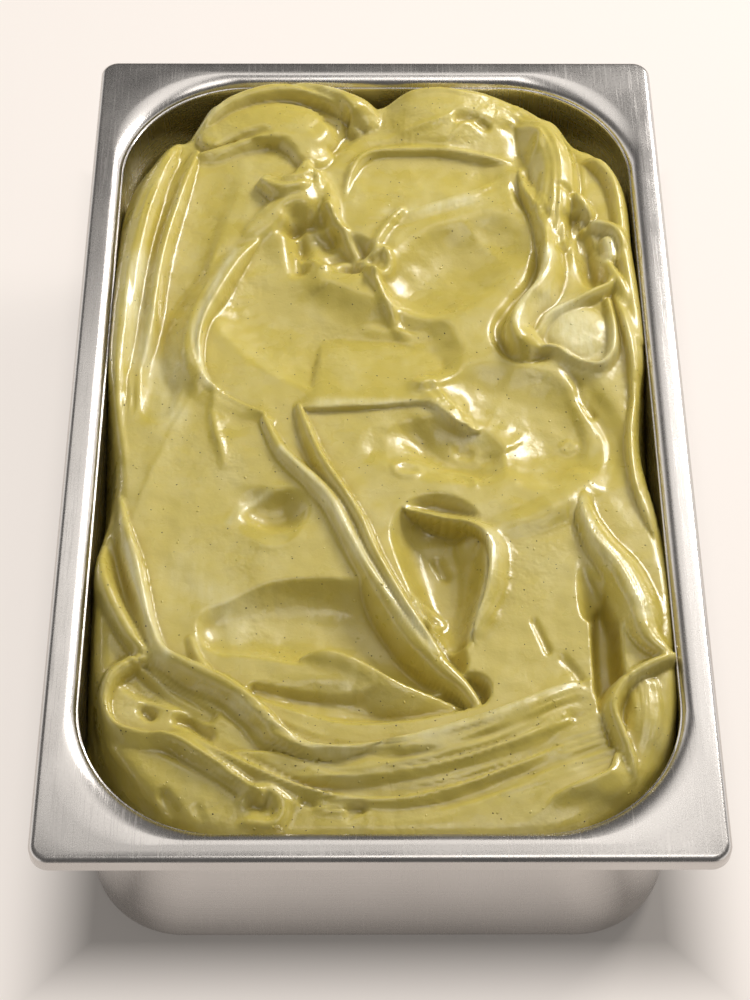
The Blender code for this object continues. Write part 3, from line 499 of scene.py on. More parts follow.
def end_tree(tree, inside, outside, geometry):
    """Makes a geometry tree's instances real and gives them the material."""
    real = add_node(tree, "GeometryNodeRealizeInstances", {"Geometry": geometry})
    finish = add_node(tree, "GeometryNodeSetMaterial", {
        "Geometry": real.outputs["Geometry"], "Material": inside.outputs["Material"],
    })
    tree.links.new(finish.outputs["Geometry"], outside.inputs["Geometry"])
    return tree


def set_inputs(modifier, values):
    """Sets a geometry tree's inputs on a modifier, by the identifiers of their sockets."""
    for item in modifier.node_group.interface.items_tree:
        if item.item_type == "SOCKET" and item.in_out == "INPUT" and item.name in values:
            modifier[item.identifier] = values[item.name]


def settled_mesh(name, maker):
    """Turns an object with live modifiers into a plain one, which takes its name."""
    graph = bpy.context.evaluated_depsgraph_get()
    mesh = bpy.data.meshes.new_from_object(maker.evaluated_get(graph))
    mesh.name = name
    bpy.data.objects.remove(maker, do_unlink=True)
    piece = bpy.data.objects.new(name, mesh)
    bpy.context.scene.collection.objects.link(piece)
    return piece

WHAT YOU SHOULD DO
Reproduce all the data word for word.

OUTPUT
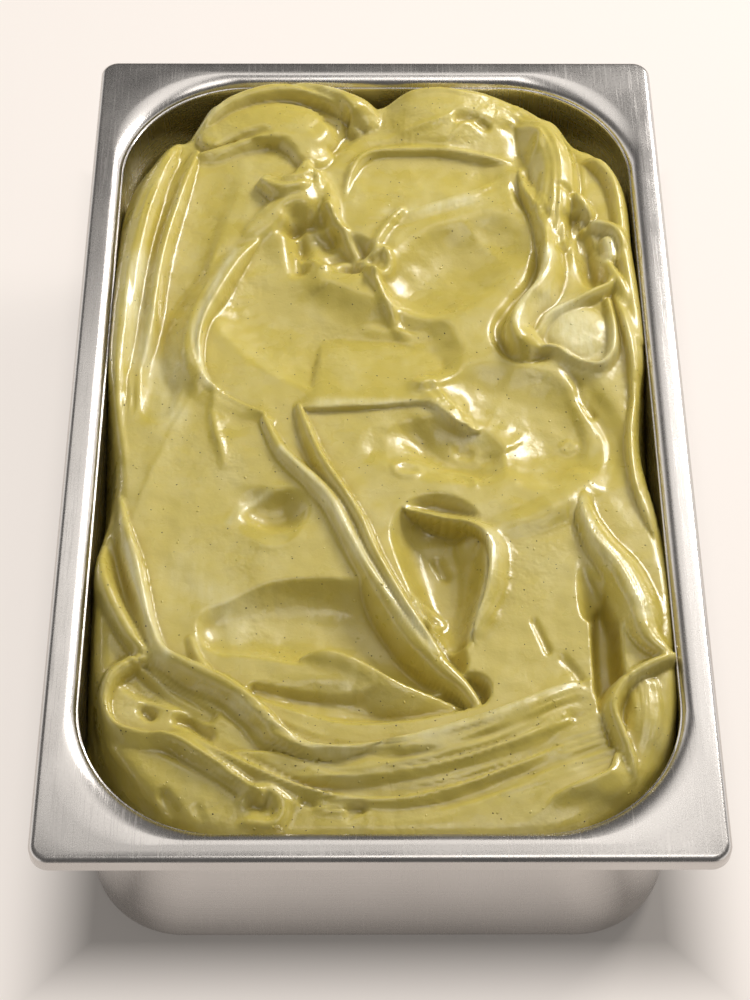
The Blender code for this object continues. Write part 3, from line 499 of scene.py on. More parts follow.
def end_tree(tree, inside, outside, geometry):
    """Makes a geometry tree's instances real and gives them the material."""
    real = add_node(tree, "GeometryNodeRealizeInstances", {"Geometry": geometry})
    finish = add_node(tree, "GeometryNodeSetMaterial", {
        "Geometry": real.outputs["Geometry"], "Material": inside.outputs["Material"],
    })
    tree.links.new(finish.outputs["Geometry"], outside.inputs["Geometry"])
    return tree


def set_inputs(modifier, values):
    """Sets a geometry tree's inputs on a modifier, by the identifiers of their sockets."""
    for item in modifier.node_group.interface.items_tree:
        if item.item_type == "SOCKET" and item.in_out == "INPUT" and item.name in values:
            modifier[item.identifier] = values[item.name]


def settled_mesh(name, maker):
    """Turns an object with live modifiers into a plain one, which takes its name."""
    graph = bpy.context.evaluated_depsgraph_get()
    mesh = bpy.data.meshes.new_from_object(maker.evaluated_get(graph))
    mesh.name = name
    bpy.data.objects.remove(maker, do_unlink=True)
    piece = bpy.data.objects.new(name, mesh)
    bpy.context.scene.collection.objects.link(piece)
    return piece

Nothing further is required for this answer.